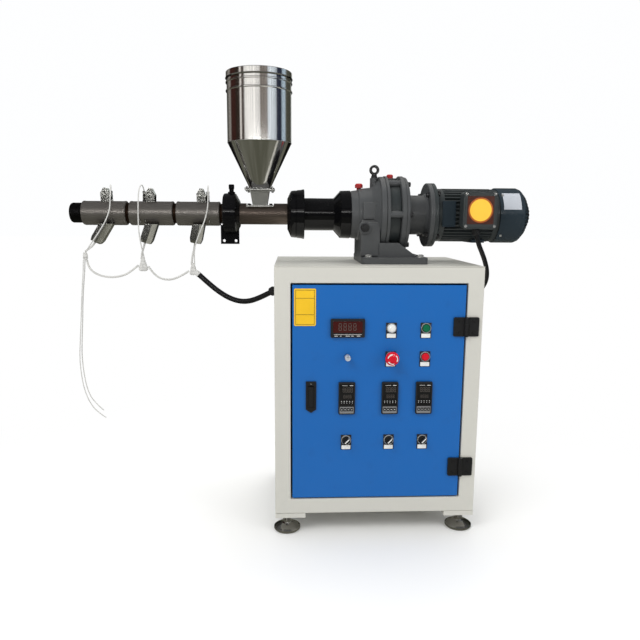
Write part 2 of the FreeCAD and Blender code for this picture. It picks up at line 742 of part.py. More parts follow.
def heater_terminal_boxes():
    """Sheet caps over the bands' terminals, hung slanting under the front of the barrel."""
    boxes = []
    for x, tilt in cap_places:
        half = cap_w / 2
        low, high = cap_z - cap_len / 2, cap_z + 60
        outline = [(x - half + 8, low), (x + half - 8, low), (x + half, low + 14), (x + half, high),
                   (x - half, high), (x - half, low + 14)]
        cap = rounded(slab(outline, cap_y - cap_d / 2, cap_y + cap_d / 2 + 6), 2.0, Y)
        cap.rotate(Vector(x, cap_y, cap_z), Y, tilt)
        cap = cap.cut([box(x - 120, x + 120, 0, 400, axis_z - 32, axis_z + 100)])
        boxes.append(cap.cut([rod((x - 100, axis_y, axis_z), X, barrel_r + band_t + snug, 200)]))
    return boxes


# ---------------------------------------------------------------- hopper

def frustum(z0, side0, z1, side1):
    """A square block about the hopper's centre line that narrows from one height to the other."""
    wires = []
    for z, side in ((z0, side0), (z1, side1)):
        h = side / 2
        corners = [Vector(hopper_x + a * h, axis_y + b * h, z) for a, b in ((-1, -1), (1, -1), (1, 1), (-1, 1))]
        wires.append(Part.makePolygon(corners + corners[:1]))
    return Part.makeLoft(wires, True, True)


def hopper_throat():
    """Square throat that narrows downwards, with its foot flange and the plate under the hopper."""
    foot = box(hopper_x - throat_flange_w / 2, hopper_x + throat_flange_w / 2, axis_y - throat_flange_d / 2,
               axis_y + throat_flange_d / 2, seat_z, throat_z)
    plate = box(hopper_x - plate_side / 2, hopper_x + plate_side / 2, axis_y - plate_side / 2,
                axis_y + plate_side / 2, plates_z, plates_z + plate_t)
    outer = frustum(throat_z, throat_bottom, plates_z, throat_top)
    inner = frustum(seat_z - 1, throat_bottom - 2 * throat_wall, plates_z + plate_t + 1,
                    throat_top - 2 * throat_wall)
    return fused(foot, outer, plate).cut(inner)


def hopper_point():
    return (hopper_x, axis_y, 0)


def hopper_cone():
    w = hopper_wall
    cone = turned([(cone_z, cone_bottom_r - w), (cone_z, cone_bottom_r), (cylinder_z, hopper_r),
                   (cylinder_z, hopper_r - w)], hopper_point(), Z)
    plate = box(hopper_x - plate_side / 2, hopper_x + plate_side / 2, axis_y - plate_side / 2,
                axis_y + plate_side / 2, cone_z - plate_t, cone_z)
    mouth = rod((hopper_x, axis_y, cone_z - plate_t - 1), Z, throat_top / 2 - throat_wall, plate_t + 2)
    return fused(cone, plate.cut(mouth))


def hopper_cylinder():
    """Rolled shell with two swaged beads near its rim."""
    w, r = hopper_wall, hopper_r
    bead_zs = (rim_z - 49, rim_z - 25)
    outside = [(cylinder_z, r)]
    inside = [(cylinder_z, r - w)]
    for z in bead_zs:
        outside += [(z - 3, r), (z - 1, r + bead_r), (z + 1, r + bead_r), (z + 3, r)]
        inside += [(z - 3, r - w), (z - 1, r - w + bead_r), (z + 1, r - w + bead_r), (z + 3, r - w)]
    outside.append((rim_z, r))
    inside.append((rim_z, r - w))
    return turned(outside + inside[::-1], hopper_point(), Z)


def hopper_lid():
    """Lift-off cap that rests on the shell's rim."""
    w, r = hopper_wall, hopper_r
    play = 0.6
    top = rim_z + snug + lid_top_t
    low = top - lid_rim
    return turned([(rim_z + snug, 0), (rim_z + snug, r + play), (low, r + play), (low, r + play + w + 1),
                   (low + 2, r + play + w + 2), (low + 4, r + play + w), (top - 1.5, r + play + w),
                   (top, r + play + w - 1.5), (top, 0)], hopper_point(), Z)


# ---------------------------------------------------------------- cords

def cord_tube(name, points, diameter):
    """A round cord: straight runs joined by arcs as large as the two runs allow."""
    edges, radii, at = [], [], points[0]
    for before, corner, after in zip(points, points[1:], points[2:]):
        run_in, run_out = corner - before, after - corner
        turn = run_in.getAngle(run_out)
        reach = 0.45 * min(run_in.Length, run_out.Length)
        radii.append(reach / math.tan(turn / 2))
        start = corner - run_in.normalize() * reach
        end = corner + run_out.normalize() * reach
        centre_way = (run_out - run_in).normalize()
        centre = corner + centre_way * math.hypot(radii[-1], reach)
        middle = centre - centre_way * radii[-1]
        edges.append(Part.LineSegment(at, start).toShape())
        edges.append(Part.Arc(start, middle, end).toShape())
        at = end
    edges.append(Part.LineSegment(at, points[-1]).toShape())
    path = Part.Wire(edges)
    ring = Part.Wire(Part.makeCircle(diameter / 2, points[0], points[1] - points[0]))
    solid = path.makePipeShell([ring], True, False)
    section = math.pi * diameter ** 2 / 4
    print("%-16s length %6.1f  least radius %5.1f (%.1f diameters)  volume / (section x length) %.4f"
          % (name, path.Length, min(radii), min(radii) / diameter, solid.Volume / section / path.Length))
    return solid


# Heights of the taped joints and of the routes are counted from the screw line.
# Centre and size of each taped joint, from the die end inwards
wrap_boxes = ((-571.0, 160.0, -129.0, 16.0, 12.0, 22.0),
              (-400.0, 160.0, -151.0, 24.0, 12.0, 26.0),
              (-250.0, 160.0, -167.0, 22.0, 12.0, 24.0))

# Diameter and the points of each route
cord_routes = {
    "heater_conduit": (16.0, [(-234, 160, -183), (-204, 155, -210), (-171, 148, -236), (-135, 139, -256),
                              (-96, 129, -264), (-55, 117, -254), (-14, 102, -231)]),
    "motor_cable": (14.0, [(596, 86, -57), (602, 86, -83), (616, 88, -111), (628, 92, -138), (637, 98, -166),
                           (639, 107, -194), (632, 117, -217), (620, 124, -231), (609, 128, -239)]),
    "harness_loop_1": (6.0, [(-567, 160, -140.3), (-564, 159, -159), (-549, 158, -178), (-522, 158, -190),
                             (-490, 158, -193), (-458, 158, -187), (-433, 159, -172), (-414.3, 160, -156)]),
    "harness_loop_2": (6.0, [(-385.2, 160, -159), (-369, 159, -183), (-345, 158, -198), (-317, 158, -200),
                             (-288, 158, -189), (-262.9, 160, -173)]),
    "probe_lead_1": (3.5, [(-497, 200, 65.8), (-496, 197, 79), (-492, 181, 84), (-489, 166, 69),
                           (-488, 157, 43), (-490, 155, 12), (-498, 143, -19), (-514, 137, -48),
                           (-534, 137, -76), (-552, 142, -99), (-567, 157, -115.8)]),
    "probe_lead_2": (3.5, [(-398, 200, 65.8), (-399, 197, 79), (-402, 183, 85), (-405, 167, 71),
                           (-406, 158, 46), (-407, 155, 16), (-407, 151, -14), (-405, 142, -43),
                           (-402, 138, -72), (-399, 142, -98), (-397, 152, -119), (-395, 157, -136.4)]),
    "probe_lead_3": (3.5, [(-206, 200, 65.8), (-205, 197, 79), (-202, 182, 84), (-200, 166, 69),
                           (-200, 158, 43), (-202, 156, 13), (-208, 144, -17), (-219, 137, -45),
                           (-232, 138, -74), (-241, 141, -101), (-245, 152, -127), (-245, 157, -153.4)]),
    "heater_lead_1": (6.0, [(-540.6, 164, -87), (-549, 164, -99), (-561, 164, -107), (-572, 163.4, -115.4)]),
    "heater_lead_2": (6.0, [(-392.8, 164, -88.8), (-398, 164, -104), (-403, 163, -120), (-405, 162, -137.4)]),
    "heater_lead_3": (6.0, [(-243.4, 164, -89.8), (-247, 164, -110), (-253, 163, -131), (-255, 162, -154.5)]),
    "tail_lead_1": (3.0, [(-573.5, 162.5, -140.4), (-575, 162, -165), (-580, 161, -209), (-586, 161, -261),
                          (-590, 162, -317), (-595, 162, -374), (-599, 161, -432), (-596, 160, -489),
                          (-588, 159, -543), (-570, 158, -583), (-540, 158, -611)]),
    "tail_lead_2": (3.0, [(-576.8, 157.5, -140.4), (-578, 157, -166), (-583, 156, -211), (-588, 155, -265),
                          (-593, 155, -322), (-599, 156, -380), (-604, 155, -437), (-602, 154, -494),
                          (-594, 153, -547), (-577, 153, -591), (-556, 154, -617), (-533, 155, -634)]),
}


def route(name):
    """A route's diameter and its points, with their heights counted from the floor."""
    diameter, points = cord_routes[name]
    return diameter, [Vector(x, y, axis_z + z) for x, y, z in points]


def route_end(name, last):
    """The end point of a route and the way it points outwards."""
    diameter, points = route(name)
    if last:
        return points[-1], (points[-1] - points[-2]).normalize()
    return points[0], (points[0] - points[1]).normalize()


def lead_wraps():
    """Taped joints where the leads meet; the last one runs into the black sleeve."""
    wraps = []
    for x, y, z, w, d, h in wrap_boxes:
        middle = axis_z + z
        wrap = box(x - w / 2, x + w / 2, y - d / 2, y + d / 2, middle - h / 2, middle + h / 2)
        wraps.append(rounded(wrap, 2.0, Y))
    end, way = route_end("heater_conduit", False)
    neck = rod(end + way * snug, way, 5.0, 18.0)
    wraps[2] = fused(wraps[2], neck)
    return wraps


def cords():
    solids = {}
    for name in cord_routes:
        diameter, points = route(name)
        solids[name] = cord_tube(name, points, diameter)
    return solids


def angled_gland(name, last, wall):
    """A gland whose neck follows the cord's end, cut off by the wall that it is screwed into."""
    end, way = route_end(name, last)
    neck_r = cord_routes[name][0] / 2 + 3
    return rod(end + way * snug, way, neck_r, 40).cut([wall])


def cable_glands():
    """Glands in the cabinet's left side, in its right side and under the terminal box."""
    reach = 60.0
    left_wall = box(panel_inset, panel_inset + reach, 0, cabinet_d, frame_z, top_z)
    right_wall = box(cabinet_w - panel_inset - reach, cabinet_w - panel_inset, 0, cabinet_d, frame_z, top_z)
    box_bottom = box_z - box_h / 2 + 3
    over = box(box_x, box_x + box_w, 0, axis_y, box_bottom, box_bottom + reach)
    glands = [angled_gland("heater_conduit", True, left_wall), angled_gland("motor_cable", True, right_wall),
              angled_gland("motor_cable", False, over)]
    return glands


def main():
    os.makedirs("parts", exist_ok=True)
    left = control_columns[0]
    save("frame_posts", *frame_posts())
    save("frame_rails", *frame_rails())
    save("top_plate", box(0, cabinet_w, 0, cabinet_d, top_z - sheet, top_z))
    save("cabinet_panels", *cabinet_panels())
    save("corner_plates", *corner_plates())
    save("levelling_feet", *levelling_feet())
    save("door", door())
    save("hinge_door_leaves", *[hinge_leaf(z, -1) for z in hinge_zs])
    save("hinge_frame_leaves", *[hinge_leaf(z, 1) for z in hinge_zs])
    save("latch_dish", latch_dish())
    save("latch_handle", latch_handle())
    save("temperature_controllers", *[panel_instrument(x, controller_row_z, controller_w, controller_h,
                                                       controller_neck, controller_depth)
                                      for x in control_columns])
    save("panel_meter", panel_instrument(left, lamp_row_z, meter_w, meter_h, meter_neck, meter_depth))
    save("switch_collars", *switch_collars())
    makers = {"power_lamp": lamp, "start_button": flat_button, "stop_button": flat_button, "estop_button": estop}
    for name, x, z in switch_places():
        save(name, makers.get(name, selector_knob)(x, z))
    save("speed_knob", speed_knob(left, stop_row_z))
    save("gearbox_housing", gearbox_housing())
    save("pinwheel_ring", pinwheel_ring())
    save("input_cover", input_cover())
    save("motor_frame", motor_frame())
    save("fan_cover", fan_cover())
    save("terminal_box", terminal_box())
    save("lifting_eye", lifting_eye())
    save("oil_plugs", *oil_plugs())
    save("thrust_housing", thrust_housing())
    save("drive_flange", drive_flange())
    save("feed_section", feed_section())
    save("barrel_flange", barrel_flange())
    save("hose_nipple", hose_nipple())
    save("barrel", barrel())
    save("screw", screw())
    save("die_nut", die_nut())
    save("heater_bands", *heater_bands())
    save("band_clamps", *band_clamps())
    save("temperature_probes", *temperature_probes())
    save("heater_terminal_boxes", *heater_terminal_boxes())
    save("hopper_throat", hopper_throat())
    save("hopper_cone", hopper_cone())
    save("hopper_cylinder", hopper_cylinder())
    save("hopper_lid", hopper_lid())
    save("cable_glands", *cable_glands())
    save("lead_wraps", *lead_wraps())
    for name, solid in cords().items():
        save(name, solid)
    everything = Part.makeCompound(list(parts.values())).BoundBox
    print("box x %.1f..%.1f  y %.1f..%.1f  z %.1f..%.1f" % (everything.XMin, everything.XMax, everything.YMin,
                                                          everything.YMax, everything.ZMin, everything.ZMax))


main()
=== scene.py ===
import math

import bmesh
import bpy
from mathutils import Matrix, Vector


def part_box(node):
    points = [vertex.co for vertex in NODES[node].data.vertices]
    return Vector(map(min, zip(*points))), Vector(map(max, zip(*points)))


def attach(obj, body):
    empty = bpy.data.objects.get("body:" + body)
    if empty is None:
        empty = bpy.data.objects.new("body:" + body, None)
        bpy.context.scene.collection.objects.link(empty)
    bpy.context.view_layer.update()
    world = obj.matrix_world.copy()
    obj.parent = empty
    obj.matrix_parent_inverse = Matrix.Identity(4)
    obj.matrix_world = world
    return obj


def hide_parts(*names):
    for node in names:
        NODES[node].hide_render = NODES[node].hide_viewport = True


bl_info = {
    "name": "Plastic Extruder",
    "version": (1, 0, 0),
    "blender": (4, 5, 0),
    "location": "View3D > Sidebar > Extruder",
    "description": "Finishes, fittings and leads of a small single-screw plastic extruder",
    "category": "Object",
}

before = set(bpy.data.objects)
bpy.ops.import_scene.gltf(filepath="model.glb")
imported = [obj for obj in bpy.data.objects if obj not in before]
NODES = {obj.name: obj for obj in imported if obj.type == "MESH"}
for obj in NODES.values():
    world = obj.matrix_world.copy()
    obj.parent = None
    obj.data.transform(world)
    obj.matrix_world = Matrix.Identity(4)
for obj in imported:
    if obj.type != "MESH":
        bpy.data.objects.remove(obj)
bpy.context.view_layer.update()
MM = 0.001
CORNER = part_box("frame_posts")[0]

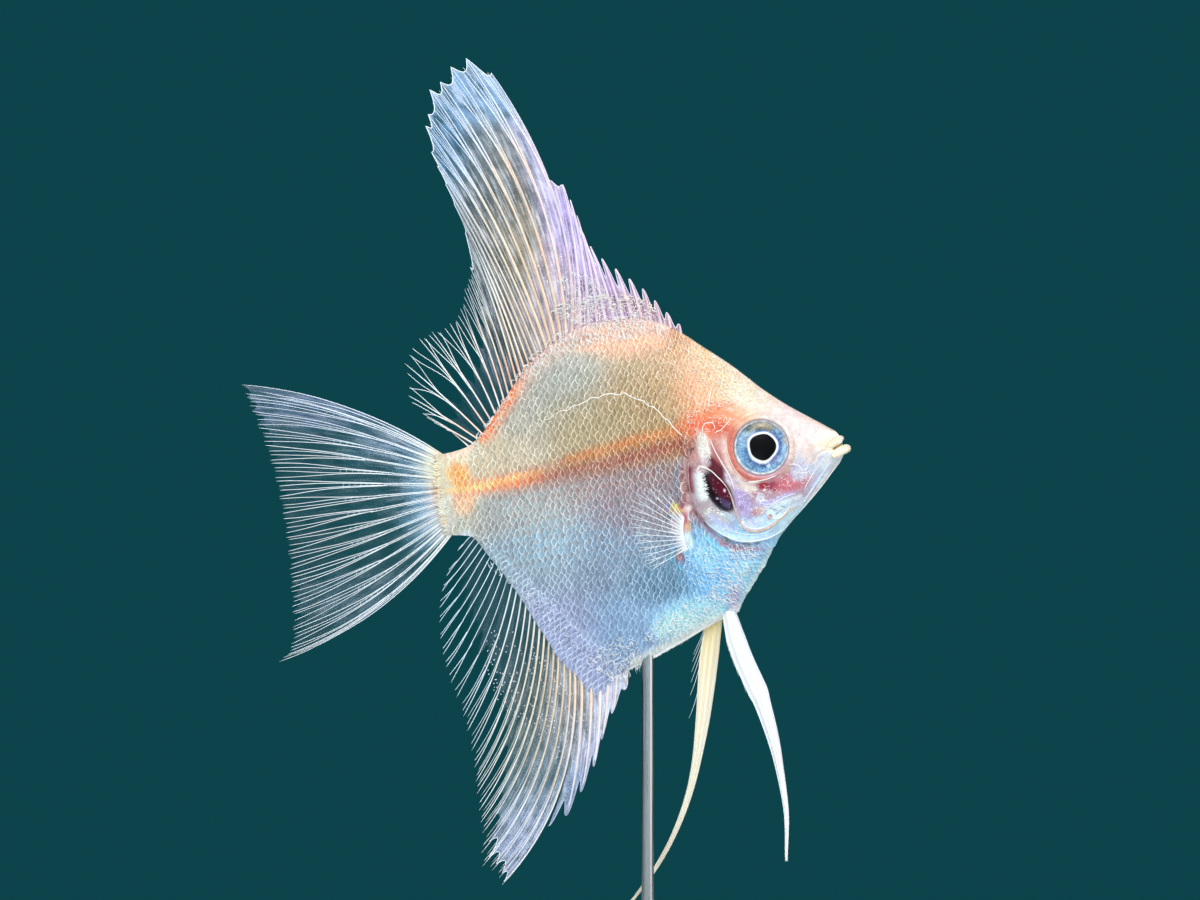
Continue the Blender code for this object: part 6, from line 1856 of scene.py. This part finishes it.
lateral = {
    "path": [(4.6, 3.5), (7.0, 4.6), (9.4, 5.8), (11.6, 6.7), (14.8, 8.2), (17, 8.8),
             (19.2, 9.5), (21.4, 9.8),
             (23.2, 9.6), (24.9, 8.7), (26.5, 7.6), (27.8, 6.2), (28.7, 5), (29.9, 3.3)],
    "radius": 0.085,
    "step": 0.62,
    "lift": 0.10,
    "colour": (0.80, 0.66, 0.48),
    "paler": (0.20, 0.24, 0.32),  # added towards the head
}


def makeLateral(out, word):
    path = pathThrough(lateral["path"])
    s = np.linspace(0, 1, 700)
    places = path(s)
    places[:, 1] += 0.10 * np.sin(s * 85) + 0.05 * np.sin(s * 140 + 1)
    y = halfThickness(places[:, 0], places[:, 1]) + lateral["lift"]
    line = np.stack([places[:, 0], out * y, places[:, 1]], axis=-1)[None]
    length = np.concatenate([[0], np.cumsum(np.linalg.norm(np.diff(line[0], axis=0), axis=1))])
    swell = 0.62 + 0.38 * np.abs(np.sin(np.pi * length / lateral["step"]))
    bold = soft(s, 0.20, 0.50)
    ends = np.minimum(soft(s, 0, 0.03), soft(1 - s, 0, 0.03)) * (0.45 + 0.55 * bold) + 0.05
    tint = np.array(lateral["colour"]) + bold[:, None] * lateral["paler"]
    makeTubes("lateral_line_" + word, line, (lateral["radius"] * swell * ends)[None], tint)


for side, word in sides:
    makeLateral(side, word)
print("lateral line made")

# the stand

stand = {
    "wood": ((0.105, 0.046, 0.022), (0.255, 0.130, 0.066)),  # dark and light of its grain
    "pores": (0.045, 0.020, 0.010),
    "steel": ((0.26, 0.27, 0.28), (0.38, 0.39, 0.40)),
}


def makeStand():
    walnut = Finish("walnut", roughness=0.38, coatWeight=0.25, coatRoughness=0.2)
    grain = walnut.grain((60, 420, 420), 1.6, 6.0, 0.5)
    pores = walnut.grain((160, 2400, 2400), 1.0, 2.0)
    ring = walnut.ranged(grain, 0.34, 0.68)
    wood = walnut.between(ring, *stand["wood"])
    walnut.set(baseColor=walnut.between(walnut.ranged(pores, 0.52, 0.64) * 0.55, wood, stand["pores"]))
    walnut.set(normal=walnut.bump(pores, 0.02, 0.5))
    steel = Finish("brushedSteel", metallic=1.0, roughness=0.28)
    brushed = steel.grain((3000, 3000, 90), 1.0, 2.0)
    steel.set(baseColor=steel.between(brushed, *stand["steel"]))
    steel.set(roughness=steel.ranged(brushed, 0.3, 0.7, 0.22, 0.36))
    for node, finish in (("stand_base", walnut), ("stand_rod", steel)):
        piece = bpy.data.objects[node]
        piece.data.materials.clear()
        piece.data.materials.append(finish.material)


makeStand()
print("stand finished")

* * * * * * * * *

● **Problem requirements**: Retype exactly, and only, the lines from the one containing "for name, solid" through the one containing "bpy.context.scene.collection.objects.link(empty)", both included.

● **Task response**:
    for name, solid in cords().items():
        save(name, solid)
    everything = Part.makeCompound(list(parts.values())).BoundBox
    print("box x %.1f..%.1f  y %.1f..%.1f  z %.1f..%.1f" % (everything.XMin, everything.XMax, everything.YMin,
                                                          everything.YMax, everything.ZMin, everything.ZMax))


main()
=== scene.py ===
import math

import bmesh
import bpy
from mathutils import Matrix, Vector


def part_box(node):
    points = [vertex.co for vertex in NODES[node].data.vertices]
    return Vector(map(min, zip(*points))), Vector(map(max, zip(*points)))


def attach(obj, body):
    empty = bpy.data.objects.get("body:" + body)
    if empty is None:
        empty = bpy.data.objects.new("body:" + body, None)
        bpy.context.scene.collection.objects.link(empty)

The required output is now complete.